## start Data lines
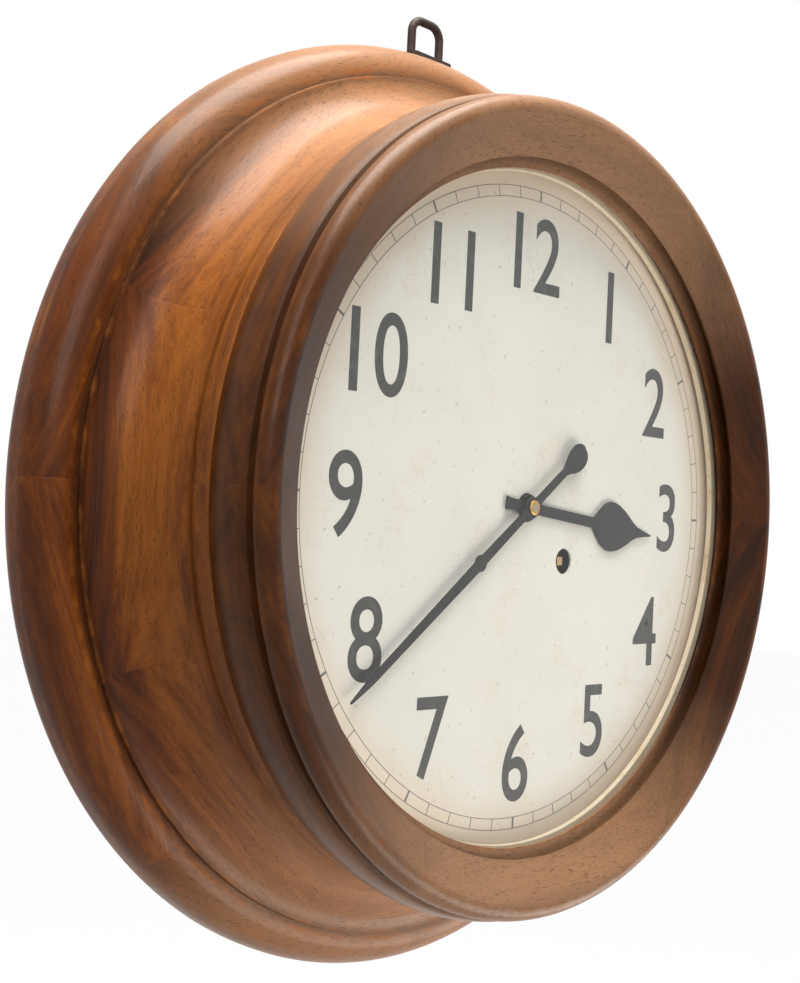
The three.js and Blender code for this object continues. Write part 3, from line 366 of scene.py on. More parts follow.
## end Data lines
## start Data lines
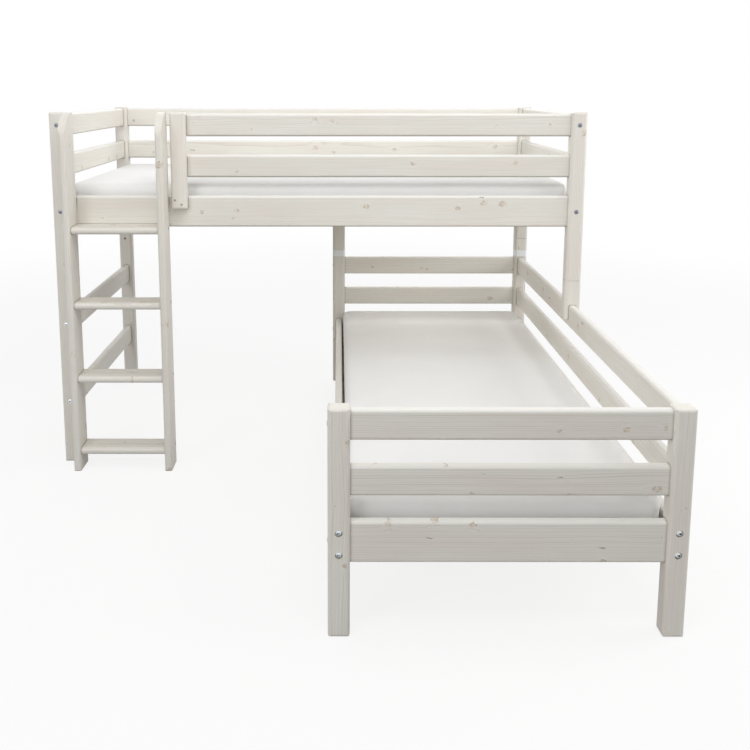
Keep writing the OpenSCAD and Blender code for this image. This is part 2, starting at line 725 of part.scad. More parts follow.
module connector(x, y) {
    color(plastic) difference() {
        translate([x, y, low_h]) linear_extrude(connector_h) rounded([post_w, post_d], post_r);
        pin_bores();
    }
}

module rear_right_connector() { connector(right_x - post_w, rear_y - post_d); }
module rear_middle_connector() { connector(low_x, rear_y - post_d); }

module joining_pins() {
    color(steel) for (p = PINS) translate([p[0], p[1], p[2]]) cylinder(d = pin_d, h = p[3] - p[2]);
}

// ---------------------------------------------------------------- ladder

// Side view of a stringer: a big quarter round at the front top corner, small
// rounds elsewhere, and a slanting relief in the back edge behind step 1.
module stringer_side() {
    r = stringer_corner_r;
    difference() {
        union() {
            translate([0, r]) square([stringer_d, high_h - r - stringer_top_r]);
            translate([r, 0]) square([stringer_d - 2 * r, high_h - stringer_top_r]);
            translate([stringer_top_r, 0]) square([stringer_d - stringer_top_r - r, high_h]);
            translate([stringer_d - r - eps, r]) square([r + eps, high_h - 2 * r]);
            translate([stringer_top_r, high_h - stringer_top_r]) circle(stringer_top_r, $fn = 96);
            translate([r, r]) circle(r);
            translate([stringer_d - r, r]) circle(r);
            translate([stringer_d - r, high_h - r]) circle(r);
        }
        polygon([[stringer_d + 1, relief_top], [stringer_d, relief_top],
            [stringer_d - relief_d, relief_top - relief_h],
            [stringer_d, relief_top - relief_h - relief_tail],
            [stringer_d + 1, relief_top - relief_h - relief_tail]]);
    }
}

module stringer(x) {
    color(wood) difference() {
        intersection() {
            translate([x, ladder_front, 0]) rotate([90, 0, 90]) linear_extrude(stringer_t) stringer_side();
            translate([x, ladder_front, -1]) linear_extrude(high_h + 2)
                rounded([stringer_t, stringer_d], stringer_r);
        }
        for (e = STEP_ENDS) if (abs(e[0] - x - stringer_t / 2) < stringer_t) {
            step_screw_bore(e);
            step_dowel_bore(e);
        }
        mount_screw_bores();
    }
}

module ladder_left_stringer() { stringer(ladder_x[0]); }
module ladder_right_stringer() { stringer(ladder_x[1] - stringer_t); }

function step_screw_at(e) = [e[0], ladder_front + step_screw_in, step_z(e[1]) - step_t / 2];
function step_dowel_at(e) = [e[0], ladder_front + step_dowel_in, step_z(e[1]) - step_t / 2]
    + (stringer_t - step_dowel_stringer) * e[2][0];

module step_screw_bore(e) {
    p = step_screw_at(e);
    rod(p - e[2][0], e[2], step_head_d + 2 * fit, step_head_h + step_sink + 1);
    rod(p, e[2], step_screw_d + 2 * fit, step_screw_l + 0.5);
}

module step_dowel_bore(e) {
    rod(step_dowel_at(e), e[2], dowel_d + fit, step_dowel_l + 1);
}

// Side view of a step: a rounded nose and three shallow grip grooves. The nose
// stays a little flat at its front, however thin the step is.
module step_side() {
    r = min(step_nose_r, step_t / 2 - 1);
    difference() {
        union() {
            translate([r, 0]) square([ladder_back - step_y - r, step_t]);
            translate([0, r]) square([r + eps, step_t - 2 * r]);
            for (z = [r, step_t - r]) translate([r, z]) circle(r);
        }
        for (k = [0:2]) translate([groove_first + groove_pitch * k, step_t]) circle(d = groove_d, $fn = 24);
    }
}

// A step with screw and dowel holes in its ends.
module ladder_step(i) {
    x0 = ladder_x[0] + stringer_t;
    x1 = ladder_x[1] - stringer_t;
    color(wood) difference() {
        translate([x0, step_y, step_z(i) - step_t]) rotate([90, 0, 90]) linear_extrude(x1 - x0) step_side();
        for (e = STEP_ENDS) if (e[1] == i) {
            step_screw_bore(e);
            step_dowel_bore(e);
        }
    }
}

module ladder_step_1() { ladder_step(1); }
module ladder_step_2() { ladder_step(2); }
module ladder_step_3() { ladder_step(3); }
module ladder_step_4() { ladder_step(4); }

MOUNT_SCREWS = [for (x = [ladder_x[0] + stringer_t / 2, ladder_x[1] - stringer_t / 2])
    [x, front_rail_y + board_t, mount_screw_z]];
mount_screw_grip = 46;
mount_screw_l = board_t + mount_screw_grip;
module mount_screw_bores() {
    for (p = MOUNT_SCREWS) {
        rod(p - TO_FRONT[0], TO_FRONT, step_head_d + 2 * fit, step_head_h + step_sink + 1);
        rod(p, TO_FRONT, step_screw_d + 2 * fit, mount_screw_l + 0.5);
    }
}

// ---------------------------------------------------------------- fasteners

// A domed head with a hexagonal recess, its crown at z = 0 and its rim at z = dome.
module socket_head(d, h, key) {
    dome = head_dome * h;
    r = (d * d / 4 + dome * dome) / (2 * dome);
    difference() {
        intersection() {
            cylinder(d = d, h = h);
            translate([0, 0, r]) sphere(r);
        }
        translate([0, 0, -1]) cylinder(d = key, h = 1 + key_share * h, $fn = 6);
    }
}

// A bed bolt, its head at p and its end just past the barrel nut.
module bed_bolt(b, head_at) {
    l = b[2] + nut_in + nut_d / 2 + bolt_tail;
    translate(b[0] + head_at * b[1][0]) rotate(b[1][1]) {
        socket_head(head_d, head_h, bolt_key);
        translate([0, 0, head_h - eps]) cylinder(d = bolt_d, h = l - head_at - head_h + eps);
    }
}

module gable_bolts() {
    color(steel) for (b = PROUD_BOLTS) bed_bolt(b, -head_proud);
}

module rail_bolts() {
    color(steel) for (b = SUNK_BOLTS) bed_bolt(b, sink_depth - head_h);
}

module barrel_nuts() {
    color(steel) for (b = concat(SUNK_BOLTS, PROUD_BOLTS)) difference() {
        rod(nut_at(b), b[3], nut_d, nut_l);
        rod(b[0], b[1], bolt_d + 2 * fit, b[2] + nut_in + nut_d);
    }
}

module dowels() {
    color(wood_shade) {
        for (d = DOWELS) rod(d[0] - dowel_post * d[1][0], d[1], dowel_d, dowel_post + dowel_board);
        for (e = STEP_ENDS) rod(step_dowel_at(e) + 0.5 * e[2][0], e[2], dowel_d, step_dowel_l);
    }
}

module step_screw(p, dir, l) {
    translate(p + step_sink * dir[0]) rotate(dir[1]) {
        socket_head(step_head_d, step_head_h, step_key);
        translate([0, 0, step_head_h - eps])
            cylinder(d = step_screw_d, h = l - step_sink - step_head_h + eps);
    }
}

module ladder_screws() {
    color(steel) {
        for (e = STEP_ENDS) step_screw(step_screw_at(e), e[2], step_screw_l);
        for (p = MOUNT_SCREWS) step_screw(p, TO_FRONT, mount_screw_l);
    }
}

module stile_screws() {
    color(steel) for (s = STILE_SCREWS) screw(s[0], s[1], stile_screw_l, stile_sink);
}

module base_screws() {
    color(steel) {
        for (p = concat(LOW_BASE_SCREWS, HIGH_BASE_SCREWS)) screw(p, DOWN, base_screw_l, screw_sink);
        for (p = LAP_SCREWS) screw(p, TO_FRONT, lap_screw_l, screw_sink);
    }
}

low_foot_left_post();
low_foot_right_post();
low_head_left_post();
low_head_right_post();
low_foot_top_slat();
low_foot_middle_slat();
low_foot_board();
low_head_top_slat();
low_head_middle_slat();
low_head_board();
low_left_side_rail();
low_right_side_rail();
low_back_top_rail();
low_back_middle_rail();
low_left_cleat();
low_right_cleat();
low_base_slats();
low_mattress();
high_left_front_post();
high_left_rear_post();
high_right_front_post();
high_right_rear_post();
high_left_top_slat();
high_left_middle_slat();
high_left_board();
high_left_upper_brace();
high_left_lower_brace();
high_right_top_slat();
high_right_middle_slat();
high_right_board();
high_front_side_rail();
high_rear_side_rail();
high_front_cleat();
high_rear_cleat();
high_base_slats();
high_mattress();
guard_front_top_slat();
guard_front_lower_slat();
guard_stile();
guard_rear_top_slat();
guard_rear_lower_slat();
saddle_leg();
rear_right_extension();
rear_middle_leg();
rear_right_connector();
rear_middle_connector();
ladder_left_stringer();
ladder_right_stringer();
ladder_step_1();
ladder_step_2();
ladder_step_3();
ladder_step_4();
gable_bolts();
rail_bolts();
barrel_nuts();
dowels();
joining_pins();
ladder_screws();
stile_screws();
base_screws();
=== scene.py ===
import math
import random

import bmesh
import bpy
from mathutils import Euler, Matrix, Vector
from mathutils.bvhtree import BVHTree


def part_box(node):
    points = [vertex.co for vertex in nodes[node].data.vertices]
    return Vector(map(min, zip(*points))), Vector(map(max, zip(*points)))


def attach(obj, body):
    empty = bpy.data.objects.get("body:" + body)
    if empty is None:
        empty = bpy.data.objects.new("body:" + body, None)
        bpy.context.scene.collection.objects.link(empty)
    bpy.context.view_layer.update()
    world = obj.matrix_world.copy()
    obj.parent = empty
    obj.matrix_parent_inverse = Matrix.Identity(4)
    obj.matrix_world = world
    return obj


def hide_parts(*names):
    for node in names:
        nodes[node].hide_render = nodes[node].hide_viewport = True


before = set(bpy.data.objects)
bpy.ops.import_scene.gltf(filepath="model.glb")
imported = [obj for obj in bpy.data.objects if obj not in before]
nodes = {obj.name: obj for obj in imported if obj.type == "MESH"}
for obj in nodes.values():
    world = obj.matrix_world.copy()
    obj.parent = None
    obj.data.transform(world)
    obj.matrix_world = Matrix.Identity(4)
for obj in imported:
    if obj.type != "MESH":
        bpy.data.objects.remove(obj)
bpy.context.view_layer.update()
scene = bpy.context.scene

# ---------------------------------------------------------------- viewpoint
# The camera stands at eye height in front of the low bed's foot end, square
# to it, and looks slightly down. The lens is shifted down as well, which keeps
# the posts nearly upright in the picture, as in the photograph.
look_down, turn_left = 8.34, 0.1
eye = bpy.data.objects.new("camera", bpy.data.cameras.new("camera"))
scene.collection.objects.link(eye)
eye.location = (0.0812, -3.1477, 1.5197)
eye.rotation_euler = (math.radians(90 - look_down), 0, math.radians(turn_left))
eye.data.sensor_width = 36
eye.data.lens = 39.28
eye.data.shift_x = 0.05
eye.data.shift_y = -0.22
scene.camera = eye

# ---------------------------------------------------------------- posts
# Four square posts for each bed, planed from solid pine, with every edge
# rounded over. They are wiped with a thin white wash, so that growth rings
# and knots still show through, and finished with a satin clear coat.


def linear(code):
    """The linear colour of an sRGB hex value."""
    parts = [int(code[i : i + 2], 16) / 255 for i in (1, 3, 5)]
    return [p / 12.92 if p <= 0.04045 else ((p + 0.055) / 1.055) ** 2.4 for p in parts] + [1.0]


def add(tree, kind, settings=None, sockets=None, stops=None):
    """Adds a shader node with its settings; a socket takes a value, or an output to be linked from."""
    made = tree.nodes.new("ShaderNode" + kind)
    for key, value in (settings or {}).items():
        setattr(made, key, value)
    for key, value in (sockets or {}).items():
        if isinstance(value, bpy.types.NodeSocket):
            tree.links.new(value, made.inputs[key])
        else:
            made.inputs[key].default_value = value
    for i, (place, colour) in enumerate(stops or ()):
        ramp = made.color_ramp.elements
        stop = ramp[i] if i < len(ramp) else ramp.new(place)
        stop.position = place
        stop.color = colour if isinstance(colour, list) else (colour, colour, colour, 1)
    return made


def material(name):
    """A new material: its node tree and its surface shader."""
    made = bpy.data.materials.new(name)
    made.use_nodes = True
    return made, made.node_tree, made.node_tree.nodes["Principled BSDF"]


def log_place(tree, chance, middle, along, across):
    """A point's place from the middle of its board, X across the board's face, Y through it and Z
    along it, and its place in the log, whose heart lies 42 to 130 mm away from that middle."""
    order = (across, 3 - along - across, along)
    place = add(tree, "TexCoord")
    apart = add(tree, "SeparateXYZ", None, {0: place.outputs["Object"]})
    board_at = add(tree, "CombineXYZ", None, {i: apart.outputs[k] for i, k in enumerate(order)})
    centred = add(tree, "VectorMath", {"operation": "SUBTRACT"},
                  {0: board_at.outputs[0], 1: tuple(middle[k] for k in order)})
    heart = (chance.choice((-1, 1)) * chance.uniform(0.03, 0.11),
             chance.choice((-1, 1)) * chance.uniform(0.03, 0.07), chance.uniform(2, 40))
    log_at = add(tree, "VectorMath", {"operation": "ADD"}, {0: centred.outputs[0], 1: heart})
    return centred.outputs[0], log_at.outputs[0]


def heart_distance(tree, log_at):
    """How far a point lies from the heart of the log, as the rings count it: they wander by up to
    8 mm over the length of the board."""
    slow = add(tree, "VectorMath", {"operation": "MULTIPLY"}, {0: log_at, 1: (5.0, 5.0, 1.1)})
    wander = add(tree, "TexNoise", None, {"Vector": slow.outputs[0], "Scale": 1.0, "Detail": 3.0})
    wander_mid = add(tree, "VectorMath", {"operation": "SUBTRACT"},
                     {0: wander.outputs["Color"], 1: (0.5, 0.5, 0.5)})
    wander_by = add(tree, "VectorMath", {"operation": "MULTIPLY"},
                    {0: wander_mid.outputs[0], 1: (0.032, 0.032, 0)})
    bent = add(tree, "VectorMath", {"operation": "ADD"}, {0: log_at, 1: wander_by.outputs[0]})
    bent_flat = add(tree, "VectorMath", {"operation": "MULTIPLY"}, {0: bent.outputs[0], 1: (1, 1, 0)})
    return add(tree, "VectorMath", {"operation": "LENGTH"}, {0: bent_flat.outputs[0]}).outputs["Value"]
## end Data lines
:: Set exercise ::
Report every line in the data above in which the word "code" appears.

:: Solution for this problem ::
The three.js and Blender code for this object continues. Write part 3, from line 366 of scene.py on. More parts follow.
Keep writing the OpenSCAD and Blender code for this image. This is part 2, starting at line 725 of part.scad. More parts follow.
def linear(code):
    parts = [int(code[i : i + 2], 16) / 255 for i in (1, 3, 5)]